Pull out from the material below all lines with "that".

:: Records to process ::
_____
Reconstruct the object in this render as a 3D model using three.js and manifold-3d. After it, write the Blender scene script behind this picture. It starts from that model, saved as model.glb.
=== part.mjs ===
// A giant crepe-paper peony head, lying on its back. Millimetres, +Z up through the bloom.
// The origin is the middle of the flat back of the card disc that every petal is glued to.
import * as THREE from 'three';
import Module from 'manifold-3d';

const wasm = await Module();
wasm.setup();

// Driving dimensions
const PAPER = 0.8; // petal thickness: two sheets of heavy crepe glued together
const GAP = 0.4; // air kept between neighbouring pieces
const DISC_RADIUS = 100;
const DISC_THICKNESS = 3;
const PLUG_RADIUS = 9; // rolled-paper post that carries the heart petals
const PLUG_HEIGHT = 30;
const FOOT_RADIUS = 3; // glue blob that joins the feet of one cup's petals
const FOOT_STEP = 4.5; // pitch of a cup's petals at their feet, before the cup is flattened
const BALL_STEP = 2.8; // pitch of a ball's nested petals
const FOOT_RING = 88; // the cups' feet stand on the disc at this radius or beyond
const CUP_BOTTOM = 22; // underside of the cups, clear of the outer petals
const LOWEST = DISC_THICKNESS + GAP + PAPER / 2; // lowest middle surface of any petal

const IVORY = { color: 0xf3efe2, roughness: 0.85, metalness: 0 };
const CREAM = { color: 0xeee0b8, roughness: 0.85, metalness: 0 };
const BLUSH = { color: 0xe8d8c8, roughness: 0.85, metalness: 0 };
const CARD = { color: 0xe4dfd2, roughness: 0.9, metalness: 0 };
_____
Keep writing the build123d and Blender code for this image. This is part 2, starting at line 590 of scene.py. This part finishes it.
_____
:: Problem solution ::
Reconstruct the object in this render as a 3D model using three.js and manifold-3d. After it, write the Blender scene script behind this picture. It starts from that model, saved as model.glb.
// The origin is the middle of the flat back of the card disc that every petal is glued to.
const PLUG_RADIUS = 9; // rolled-paper post that carries the heart petals
const FOOT_RADIUS = 3; // glue blob that joins the feet of one cup's petals